> Problem
What is needed is the run of lines from the one containing "const receiver = new THREE.Group();" through the one containing "before = set(bpy.data.objects)", echoed exactly, with both ends kept and nothing added.

------------------------------

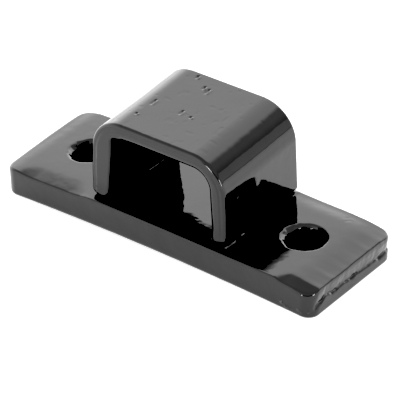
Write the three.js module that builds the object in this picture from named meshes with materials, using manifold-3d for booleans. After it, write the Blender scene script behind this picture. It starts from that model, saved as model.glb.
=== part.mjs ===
// Receiver bridge (staple keep) of a door bolt: a flat steel bar with two screw
// holes and an inverted-U strap that the bolt slides through.
// Millimetres, +Z up. The plate lies on the XY plane with its long side along X,
// and the bolt passes through the strap along Y.
import * as THREE from 'three';
import { mergeVertices } from 'three/addons/utils/BufferGeometryUtils.js';
import Module from 'manifold-3d';

// Driving dimensions of the plate.
const PLATE_LENGTH = 72;
const PLATE_WIDTH = 25;
const PLATE_THICKNESS = 5.9;
const PLATE_CORNER_RADIUS = 2;
const PLATE_EDGE_ROUND = 0.5;

// Two plain punched screw holes, on the strap's centre line.
const HOLE_DIAMETER = 7.5;
const HOLE_SPACING = 50;
const CENTRE_LINE_Y = 0.7;

// Driving dimensions of the strap.
const STRAP_WIDTH = 30.6;
const STRAP_DEPTH = 21.8;
const STRAP_TOP_Z = 24.3;
const STRAP_THICKNESS = 3.4;
const STRAP_EDGE_ROUND = 0.4;
const LEFT_BEND_RADIUS = 7.1;
const RIGHT_BEND_RADIUS = 7.2;
const LEFT_INNER_BEND_RADIUS = 1.2;
const RIGHT_INNER_BEND_RADIUS = 3.6;
const FOOT_CORNER_RADIUS = 1.1;

// Each leg ends in a tenon through a slot, welded into a pocket in the plate's back.
const TENON_THICKNESS = 2.6;
const TENON_DEPTH = 15;
const TENON_CORNER_RADIUS = 0.6;
const TENON_ROOT = 1.5;
const POCKET_DEPTH = 1.5;
const POCKET_MARGIN = 1.1;
const WELD_INSET = 0.2;
const FIT_GAP = 0.3;

// Half the number of flats in each rounded corner.
const CORNER_STEPS = 3;
const CUT_OVERRUN = 1;

const steelPaint = { color: 0x0b0b0c, roughness: 0.16, metalness: 0.0 };
const weldPaint = { color: 0x121213, roughness: 0.34, metalness: 0.0 };

const legCentreX = (STRAP_WIDTH - STRAP_THICKNESS) / 2;

const wasm = await Module();
wasm.setup();

function toSolid(geometry) {
  const bare = geometry.clone();
  bare.deleteAttribute('normal');
  bare.deleteAttribute('uv');
  const merged = mergeVertices(bare, 1e-5);
  const vertProperties = new Float32Array(merged.attributes.position.array);
  const triVerts = new Uint32Array(merged.index.array);
  return new wasm.Manifold(new wasm.Mesh({ numProp: 3, vertProperties, triVerts }));
}

function toGeometry(solid) {
  const mesh = solid.getMesh();
  const geometry = new THREE.BufferGeometry();
  geometry.setAttribute('position', new THREE.BufferAttribute(new Float32Array(mesh.vertProperties), 3));
  geometry.setIndex(new THREE.BufferAttribute(new Uint32Array(mesh.triVerts), 1));
  geometry.computeVertexNormals();
  return geometry;
}

// A rectangle centred on (x, y) with rounded corners.
function roundedRectangle(x, y, width, depth, radius) {
  const right = x + width / 2;
  const left = x - width / 2;
  const far = y + depth / 2;
  const near = y - depth / 2;
  const shape = new THREE.Shape();
  shape.moveTo(right, near + radius);
  shape.lineTo(right, far - radius);
  shape.absarc(right - radius, far - radius, radius, 0, Math.PI / 2, false);
  shape.lineTo(left + radius, far);
  shape.absarc(left + radius, far - radius, radius, Math.PI / 2, Math.PI, false);
  shape.lineTo(left, near + radius);
  shape.absarc(left + radius, near + radius, radius, Math.PI, 1.5 * Math.PI, false);
  shape.lineTo(right - radius, near);
  shape.absarc(right - radius, near + radius, radius, 1.5 * Math.PI, 2 * Math.PI, false);
  return shape;
}

// A prism along Z from bottom to top, its end edges rounded by edge.
function prism(shape, bottom, top, edge = 0) {
  const geometry = new THREE.ExtrudeGeometry(shape, {
    depth: top - bottom - 2 * edge,
    curveSegments: CORNER_STEPS,
    bevelEnabled: edge > 0,
    bevelThickness: edge,
    bevelSize: edge,
    bevelOffset: -edge,
    bevelSegments: 2,
  });
  geometry.translate(0, 0, bottom + edge);
  return geometry;
}

// The slot that a tenon passes through, as a cutting solid.
function tenonSlot(x) {
  const width = TENON_THICKNESS + 2 * FIT_GAP;
  const depth = TENON_DEPTH + 2 * FIT_GAP;
  const outline = roundedRectangle(x, CENTRE_LINE_Y, width, depth, TENON_CORNER_RADIUS);
  return toSolid(prism(outline, -CUT_OVERRUN, PLATE_THICKNESS + CUT_OVERRUN));
}

// The pocket around the slot in the back of the plate, grown by growth on each side.
function pocketOutline(x, growth) {
  const width = TENON_THICKNESS + 2 * (FIT_GAP + POCKET_MARGIN + growth);
  const depth = TENON_DEPTH + 2 * (FIT_GAP + POCKET_MARGIN + growth);
  return roundedRectangle(x, CENTRE_LINE_Y, width, depth, TENON_CORNER_RADIUS + POCKET_MARGIN + growth);
}

// A screw hole's outline at x, in four quarter arcs so that it gets enough flats.
function roundHole(x) {
  const hole = new THREE.Path();
  for (let quarter = 4; quarter > 0; quarter -= 1) {
    const start = quarter * Math.PI / 2;
    hole.absarc(x, CENTRE_LINE_Y, HOLE_DIAMETER / 2, start, start - Math.PI / 2, true);
  }
  return hole;
}

function buildBasePlate() {
  const outline = roundedRectangle(0, 0, PLATE_LENGTH, PLATE_WIDTH, PLATE_CORNER_RADIUS);
  for (const side of [-1, 1]) {
    outline.holes.push(roundHole(side * HOLE_SPACING / 2));
  }
  let plate = toSolid(prism(outline, 0, PLATE_THICKNESS, PLATE_EDGE_ROUND));
  for (const x of [-legCentreX, legCentreX]) {
    const pocket = toSolid(prism(pocketOutline(x, 0), -CUT_OVERRUN, POCKET_DEPTH));
    plate = plate.subtract(tenonSlot(x)).subtract(pocket);
  }
  return toGeometry(plate);
}

// The strap's front outline: two legs with rounded feet under a bent top. The hot bends
// thinned the bar, so the inner radii aren't the outer ones less the thickness.
function strapOutline() {
  const outer = STRAP_WIDTH / 2;
  const inner = outer - STRAP_THICKNESS;
  const foot = PLATE_THICKNESS + FIT_GAP;
  const ceiling = STRAP_TOP_Z - STRAP_THICKNESS;
  const toe = FOOT_CORNER_RADIUS;
  const shape = new THREE.Shape();
  shape.moveTo(outer, foot + toe);
  shape.lineTo(outer, STRAP_TOP_Z - RIGHT_BEND_RADIUS);
  shape.absarc(outer - RIGHT_BEND_RADIUS, STRAP_TOP_Z - RIGHT_BEND_RADIUS,
    RIGHT_BEND_RADIUS, 0, Math.PI / 2, false);
  shape.lineTo(-outer + LEFT_BEND_RADIUS, STRAP_TOP_Z);
  shape.absarc(-outer + LEFT_BEND_RADIUS, STRAP_TOP_Z - LEFT_BEND_RADIUS,
    LEFT_BEND_RADIUS, Math.PI / 2, Math.PI, false);
  shape.lineTo(-outer, foot + toe);
  shape.absarc(-outer + toe, foot + toe, toe, Math.PI, 1.5 * Math.PI, false);
  shape.lineTo(-inner - toe, foot);
  shape.absarc(-inner - toe, foot + toe, toe, 1.5 * Math.PI, 2 * Math.PI, false);
  shape.lineTo(-inner, ceiling - LEFT_INNER_BEND_RADIUS);
  shape.absarc(-inner + LEFT_INNER_BEND_RADIUS, ceiling - LEFT_INNER_BEND_RADIUS,
    LEFT_INNER_BEND_RADIUS, Math.PI, Math.PI / 2, true);
  shape.lineTo(inner - RIGHT_INNER_BEND_RADIUS, ceiling);
  shape.absarc(inner - RIGHT_INNER_BEND_RADIUS, ceiling - RIGHT_INNER_BEND_RADIUS,
    RIGHT_INNER_BEND_RADIUS, Math.PI / 2, 0, true);
  shape.lineTo(inner, foot + toe);
  shape.absarc(inner + toe, foot + toe, toe, Math.PI, 1.5 * Math.PI, false);
  shape.lineTo(outer - toe, foot);
  shape.absarc(outer - toe, foot + toe, toe, 1.5 * Math.PI, 2 * Math.PI, false);
  return shape;
}

function buildBridgeStrap() {
  const bent = prism(strapOutline(), -STRAP_DEPTH / 2, STRAP_DEPTH / 2, STRAP_EDGE_ROUND);
  bent.rotateX(Math.PI / 2);
  bent.translate(0, CENTRE_LINE_Y, 0);
  let strap = toSolid(bent);
  for (const x of [-legCentreX, legCentreX]) {
    const outline = roundedRectangle(x, CENTRE_LINE_Y, TENON_THICKNESS, TENON_DEPTH, TENON_CORNER_RADIUS);
    const root = PLATE_THICKNESS + FIT_GAP + TENON_ROOT;
    strap = strap.add(toSolid(prism(outline, POCKET_DEPTH + FIT_GAP, root)));
  }
  return toGeometry(strap);
}

// The weld that fills the pocket and holds the tenon's end.
function buildTenonWeld(x) {
  return prism(pocketOutline(x, -FIT_GAP), WELD_INSET, POCKET_DEPTH);
}

function namedMesh(name, geometry, look) {
  const mesh = new THREE.Mesh(geometry, new THREE.MeshStandardMaterial(look));
  mesh.name = name;
  return mesh;
}

const receiver = new THREE.Group();
receiver.add(namedMesh('base_plate', buildBasePlate(), steelPaint));
receiver.add(namedMesh('bridge_strap', buildBridgeStrap(), steelPaint));
receiver.add(namedMesh('left_tenon_weld', buildTenonWeld(-legCentreX), weldPaint));
receiver.add(namedMesh('right_tenon_weld', buildTenonWeld(legCentreX), weldPaint));

export default receiver;
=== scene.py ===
"""Looks of a gloss-black receiver bridge for a door bolt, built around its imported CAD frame.

Every piece is a closed surface grown from a distance field in millimetres: the field is
below zero inside the steel. The fields carry the real shape, such as the plate's arch, the
cropped end's break, the punched holes, the paint beads at the feet and the strap's nicks.
"""
import math

import bpy
import numpy as np
from mathutils import Matrix, Vector


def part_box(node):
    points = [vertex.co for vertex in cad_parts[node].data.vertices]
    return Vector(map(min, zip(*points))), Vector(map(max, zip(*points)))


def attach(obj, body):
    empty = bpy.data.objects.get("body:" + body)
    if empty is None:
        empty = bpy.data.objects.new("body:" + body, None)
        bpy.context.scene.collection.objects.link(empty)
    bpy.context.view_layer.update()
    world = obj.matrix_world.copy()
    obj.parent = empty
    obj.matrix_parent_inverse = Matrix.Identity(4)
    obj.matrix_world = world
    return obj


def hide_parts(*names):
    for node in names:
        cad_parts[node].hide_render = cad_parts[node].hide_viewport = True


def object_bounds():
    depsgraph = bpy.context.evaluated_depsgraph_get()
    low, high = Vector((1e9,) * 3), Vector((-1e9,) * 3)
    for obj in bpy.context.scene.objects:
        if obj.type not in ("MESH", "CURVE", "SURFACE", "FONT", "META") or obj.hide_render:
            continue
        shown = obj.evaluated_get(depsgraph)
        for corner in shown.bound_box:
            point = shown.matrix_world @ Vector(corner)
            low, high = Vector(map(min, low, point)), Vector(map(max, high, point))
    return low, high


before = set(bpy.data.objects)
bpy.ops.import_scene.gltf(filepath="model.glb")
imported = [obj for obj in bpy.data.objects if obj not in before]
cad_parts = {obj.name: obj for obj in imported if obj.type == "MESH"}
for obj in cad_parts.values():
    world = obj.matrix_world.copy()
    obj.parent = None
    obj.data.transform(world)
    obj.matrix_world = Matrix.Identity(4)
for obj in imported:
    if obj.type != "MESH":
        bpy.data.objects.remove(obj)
cad_low, cad_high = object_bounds()

MM = 0.001

# Grid steps in millimetres. The fine ones keep each piece under 100,000 quads.
PLATE_STEP = 0.24
STRAP_STEP = 0.20


def box_mm(node):
    low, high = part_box(node)
    return np.array(low) / MM, np.array(high) / MM


PLATE_LOW, PLATE_HIGH = box_mm("base_plate")
STRAP_LOW, STRAP_HIGH = box_mm("bridge_strap")
WELD_BOXES = {node: box_mm(node) for node in ("left_tenon_weld", "right_tenon_weld")}

# Plate, in millimetres. Its two ends aren't quite square to the bar.
HALF_LENGTH = PLATE_HIGH[0]
HALF_WIDTH = PLATE_HIGH[1]
THICKNESS = PLATE_HIGH[2]
CORNER_RADIUS = 2.5
ARCH = 0.95
LEFT_SKEW = 0.5
RIGHT_SKEW = 0.15
LEFT_BULGE = 0.25
LOWER_EDGE = 0.7
FRONT_EDGE = 0.20
LEFT_EDGE_EXTRA = 0.5
RIGHT_EDGE_EXTRA = 0.5
BACK_EDGE_EXTRA = 0.15

# The plate's top. A wedge is a strip of the front edge that slopes down.
LEFT_WEDGE = 4.2
LEFT_WEDGE_SLOPE = 0.115
LEFT_WEDGE_SOFTNESS = 0.60
RIGHT_WEDGE = 2.9
RIGHT_WEDGE_SLOPE = 0.17
RIGHT_WEDGE_SOFTNESS = 0.20
LEFT_END_FALL = 0.18
RIGHT_END_FALL = 0.50
RIGHT_END_RIPPLE = 0.06
RIGHT_END_LIFT = 0.33
BACK_FALL = 0.05
BACK_FALL_EXTRA = 0.42
BLEMISH_PLACE = (28.0, 9.8)
BLEMISH_DEPTH = 0.05
DISH_DEPTH = 0.07
STREAK_DEPTH = 0.004

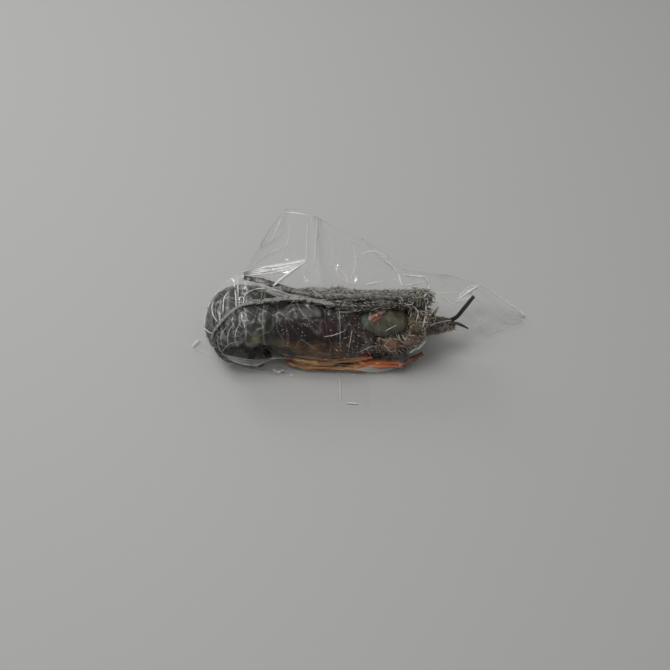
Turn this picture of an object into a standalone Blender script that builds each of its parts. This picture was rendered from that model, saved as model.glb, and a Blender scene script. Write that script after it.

------------------------------

> Final result
const receiver = new THREE.Group();
receiver.add(namedMesh('base_plate', buildBasePlate(), steelPaint));
receiver.add(namedMesh('bridge_strap', buildBridgeStrap(), steelPaint));
receiver.add(namedMesh('left_tenon_weld', buildTenonWeld(-legCentreX), weldPaint));
receiver.add(namedMesh('right_tenon_weld', buildTenonWeld(legCentreX), weldPaint));

export default receiver;
=== scene.py ===
"""Looks of a gloss-black receiver bridge for a door bolt, built around its imported CAD frame.

Every piece is a closed surface grown from a distance field in millimetres: the field is
below zero inside the steel. The fields carry the real shape, such as the plate's arch, the
cropped end's break, the punched holes, the paint beads at the feet and the strap's nicks.
"""
import math

import bpy
import numpy as np
from mathutils import Matrix, Vector


def part_box(node):
    points = [vertex.co for vertex in cad_parts[node].data.vertices]
    return Vector(map(min, zip(*points))), Vector(map(max, zip(*points)))


def attach(obj, body):
    empty = bpy.data.objects.get("body:" + body)
    if empty is None:
        empty = bpy.data.objects.new("body:" + body, None)
        bpy.context.scene.collection.objects.link(empty)
    bpy.context.view_layer.update()
    world = obj.matrix_world.copy()
    obj.parent = empty
    obj.matrix_parent_inverse = Matrix.Identity(4)
    obj.matrix_world = world
    return obj


def hide_parts(*names):
    for node in names:
        cad_parts[node].hide_render = cad_parts[node].hide_viewport = True


def object_bounds():
    depsgraph = bpy.context.evaluated_depsgraph_get()
    low, high = Vector((1e9,) * 3), Vector((-1e9,) * 3)
    for obj in bpy.context.scene.objects:
        if obj.type not in ("MESH", "CURVE", "SURFACE", "FONT", "META") or obj.hide_render:
            continue
        shown = obj.evaluated_get(depsgraph)
        for corner in shown.bound_box:
            point = shown.matrix_world @ Vector(corner)
            low, high = Vector(map(min, low, point)), Vector(map(max, high, point))
    return low, high


before = set(bpy.data.objects)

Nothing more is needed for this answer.